Mitigasi Berbasis Lanskap, Bukan Sekadar Izin Lingkungan
Warga berdiri di tumpukan kayu yang tersapu banjir di Sungai Aek Garoga, Tapanuli Selatan-YT Hartono/AFP -
Di sini, kegagalan bukan hanya pada level proyek atau bangunan, tetapi pada perencanaan lanskap skala makro dan meso, dimana rencana tata ruang tidak sungguh sungguh memasukkan peta risiko dan karakter fisiografi dan morfologi kawasan, sehingga zona-zona perlindungan strategis tidak terpetakan.

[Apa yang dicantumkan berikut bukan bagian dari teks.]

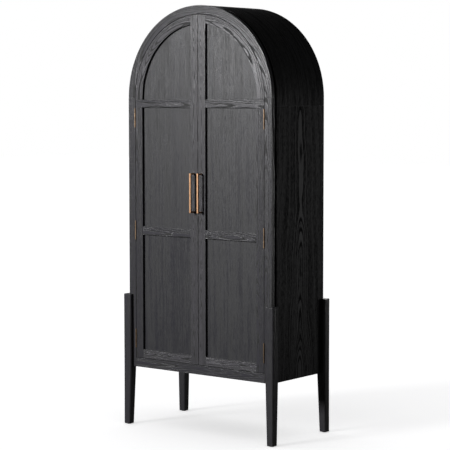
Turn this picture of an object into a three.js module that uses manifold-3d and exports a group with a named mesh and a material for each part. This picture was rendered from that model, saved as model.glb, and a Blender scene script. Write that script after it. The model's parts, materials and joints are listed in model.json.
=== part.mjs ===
// Tall arched storage cabinet on four legs: a black oak carcass with a bent arch, a face frame,
// two inset framed doors on butt hinges, fixed shelves, and posts that wrap the carcass corners.
// Millimetres. +X to the cabinet's right as one faces it, -Y to the front, +Z up, floor at Z = 0.
// The origin is on the floor, in the middle of the whole cabinet's footprint.

import * as THREE from "three";
import { mergeVertices } from "three/addons/utils/BufferGeometryUtils.js";
import Module from "manifold-3d";

// ---------------------------------------------------------------- driving dimensions

// Carcass
const WIDTH = 974; // across the carcass, without the legs
const DEPTH = 465; // front of the face frame to the back edge of the sides
const HEIGHT = 2286; // floor to the crown of the arch
const CARCASS_BOTTOM = 324; // underside of the carcass above the floor
const SHELL_THICK = 20; // sides and bent arch
const SHELL_SKIRT = 42; // straight ends of the bent arch, below its springing
const BACK_THICK = 8;
const BACK_RECESS = 4; // back panel in from the sides' back edges
const ARC_STEPS = 48; // facets in each half circle

// Face frame and the recessed stop frame behind it
const FRAME_FACE = 46;
const SILL_HEIGHT = 49.5; // bottom rail of the face frame
const REVEAL_WIDTH = 18; // shadow groove between the face frame and the sides
const REVEAL_DEPTH = 14;
const STOP_OVERLAP = 10; // the doors' outer edges lie this far over the stop frame
const STOP_GAP = 2; // between a closed door's back and the stop frame

// Doors
const DOOR_THICK = 24;
const DOOR_GAP = 3; // all round each door
const DOOR_MEMBER = 48; // stiles and arched rails
const DOOR_BOTTOM_RAIL = 47;
const MID_RAIL_BOTTOM = 1056;
const MID_RAIL_HEIGHT = 45;
const TRANSOM_DROP = 9; // top of the transom below the springing of the arch
const TRANSOM_HEIGHT = 42;
const PANEL_THICK = 6;
const PANEL_RECESS = 15;
const PANEL_TONGUE = 8;

// Shelves
const SHELF_THICK = 22;
const SHELF_SETBACK = 4; // front edges behind the stop frame
const HOUSING_DEPTH = 6; // shelf ends let into the sides
const TOP_SHELF_DROP = 3; // top shelf's face below the transom's top edge
const BOTTOM_BOARD_THICK = 20;

// Legs
const LEG_SECTION = 53;
const LEG_FOOT = 42; // side of the foot at the floor
const LEG_TOP = 725;
const LEG_PROUD_SIDE = 27;
const LEG_PROUD_FRONT = 24;
const LEG_PROUD_BACK = 27;
const LEG_CORNER = 12; // radius of the upright edges
const LEG_CORNER_STEPS = 4;
const LEG_TOP_EASE = 2;
const LEG_FOOT_EASE = 4;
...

Jika pun terpetakan, potensi risiko ini tidak pernah menjadi fokus utama dalam proses pembangunan. Tidak membangun masih dianggap tabu, padahal esensi dari tidak membangun sejatinya adalah untuk menjaga apa yang sudah terbangun.
Perencanaan Lanskap: Dari Pinggiran ke Panggung Utama
Selama ini, arsitektur lanskap sering dipersepsikan sekadar soal taman, estetika, dan “penghijauan” di akhir proyek. Padahal, dalam konteks mitigasi banjir dan longsor, perencanaan lanskap justru seharusnya menjadi titik awal yang kritikal.
Perlu perubahan paradigma jika kita ingin meminimalkan kerusakan di masa depan.
Perubahan paradigma pertama adalah perencanaan lanskap tidak boleh hanya sekedar jadi "ijin lahan", tapi harus bergeser ke paradigma "kapasitas ekologis". Konsekuensinya, pertanyaan perencanaan harus berubah dari "apakah lahan ini secara administrasi dan penguasaan bisa dibangun?" menjadi "apakah lanskap ini mampu menanggung tambahan beban tanpa meningkatkan resiko bencana?"
Kawasan dengan resiko bencana tinggi memerlukan keberanian politik untuk membatasi pembangunan, bahkan relokasi harus menjadi pilihan sebagai bagian dari strategi dan mitigasi yang perlu dipersiapkan.
Perubahan paradigma kedua adalah dari "hard engineering" murni menjadi "soft engineering" dalam wujud infrastuktur hijau terintegrasi. Dinding penahan tanah, betonisasi lereng, dan saluran yang dibuat kedap air, tidak didesain untuk menampung kondisi hujan ekstrem.

Alat berat membuka akses darat yang tertimbun material lumpur, batu, dan pohon di Kabupaten Agam Sumatera Barat-BNPB-
Kita membutuhkan taman resapan, wetland buatan, jalur hijau drainase, sabuk hijau di lereng, dan hutan kota yang dirancang sebagai bagian dari jaringan infrastruktur hijau. Solusi berbasis alam (nature-based solutions) yang sifatnya regeneratif ini tidak untuk menggantikan rekayasa sipil, tetapi melengkapinya dan sering kali lebih ekonomis dalam jangka panjang.
Perubahan paradigma ketiga adalah dari "normalisasi sungai" ke ‘restorasi ruang air’, sudah saatnya kita memberikan perhatian lebih pada daerah aliran air alamiah, bantaran sungai dan dataran banjir yang merupakan bagian dari sistem hidrologi.
Mengembalikan sempadan sungai, membatasi pembangunan di dataran banjir, dan memulihkan ekosistem riparian untuk memperlambat aliran dan mengurangi erosi.
Menghormati Korban dengan Membangun Sistem yang Lebih Baik
Empati kita kepada para korban dan keluarganya tidak selesai di ucapan belasungkawa dan kunjungan ke lokasi bencana. Empati sejati justru diuji dalam kemauan untuk mengubah cara kita merencanakan ruang, agar tragedi serupa tidak terus berulang dengan pola yang sama.

Suasana haru menyelimuti Posko Pengungsian di Desa Bambel Baru, Kabupaten Aceh Tenggara, ketika Presiden RI Prabowo Subianto tiba untuk meninjau langsung kondisi para korban banjir, Senin (1/12/2025).-Setpres-
Dari kacamata Ikatan Arsitek Lanskap Indonesia (IALI), beberapa langkah konkret yang bisa segera diambil diantaranya audit lanskap dan tata ruang di DAS prioritas yang terdampak banjir bandang. Bukan hanya untuk menghitung kerusakan, tetapi untuk memetakan kembali ruang air, zona risiko, dan area yang perlu direstorasi.
Menyusun rencana induk adaptasi perubahan iklim berbasis lanskap di tingkat provinsi/kabupaten, yang mengintegrasikan infrastruktur hijau, desain ruang terbuka, dan perlindungan kawasan penyangga dan yang tidak kalah pentingnya adalah memastikan pengawasan serta memperkuat regulasi agar rencana yang sudah baik tidak berhenti di atas kertas, tetapi benar-benar menjadi panduan pembangunan.